Ernest Lee Johnson: Missouri governor won’t stop execution of disabled man despite direct plea from the Pope

By Arpan Rai
The Missouri Department of Corrections

Missouri governor Mike Parson has refused to stop the execution of an intellectually disabled man even as frantic mercy pleas poured in from the Pope, two  federal lawmakers and thousands of petitioners.

On death row, 61-year-old Ernest Lee Johnson is slated to be executed by lethal injection at 6 pm on Tuesday in Bonne Terre’s state prison in Missouri city.

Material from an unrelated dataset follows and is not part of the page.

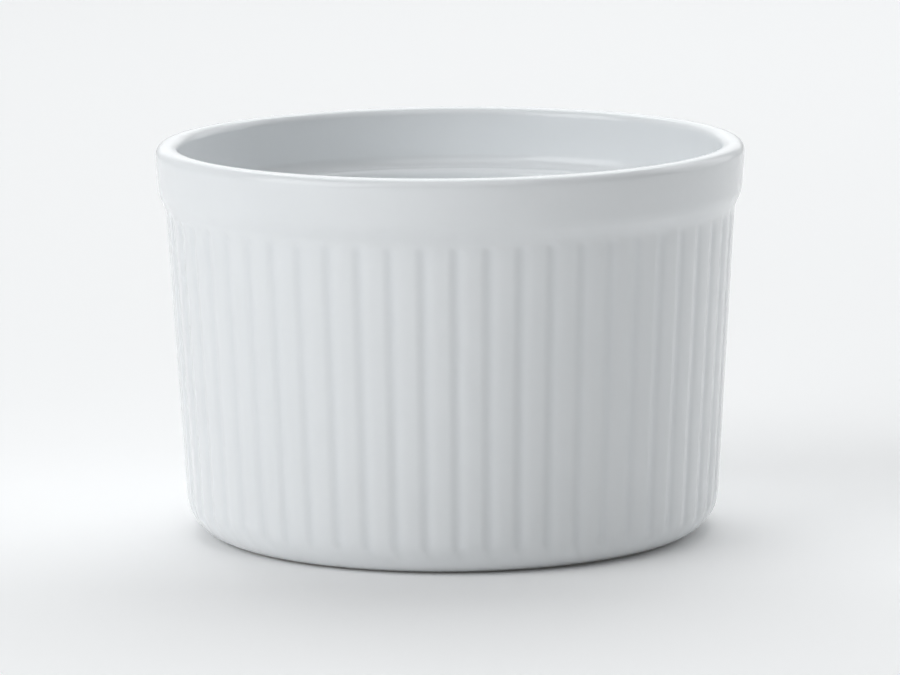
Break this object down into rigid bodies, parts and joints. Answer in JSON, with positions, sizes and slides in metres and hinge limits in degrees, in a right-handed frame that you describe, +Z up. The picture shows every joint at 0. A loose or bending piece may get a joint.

Mr Johnson was convicted of killing three people on 12 February 1994 at a convenience store during the closing hours.

Announcing the execution order of Mr Johnson, Republican governor Parson said: “The state is prepared to deliver justice and carry out the lawful sentence Mr Johnson received in accordance with the Missouri Supreme Court’s order.”

Mr Johnson’s lawyer Jeremy Weis, disappointed by the court’s decision, said that the defendant side made a very compelling case as it was the “right moral decision” to halt the execution. “I guess he (Mr Parson) disagreed,” Mr Weis said.

Multiple Intelligent Quotient (IQ) tests and other exams have proved that Mr Johnson has the intellectual capacity of a child, Mr Weis argued to prevent the execution bid. Mr Johnson was also born with defects due to foetal alcohol syndrome — a condition that directly impacts a child in womb due to mother’s increased exposure to alcohol during pregnancy.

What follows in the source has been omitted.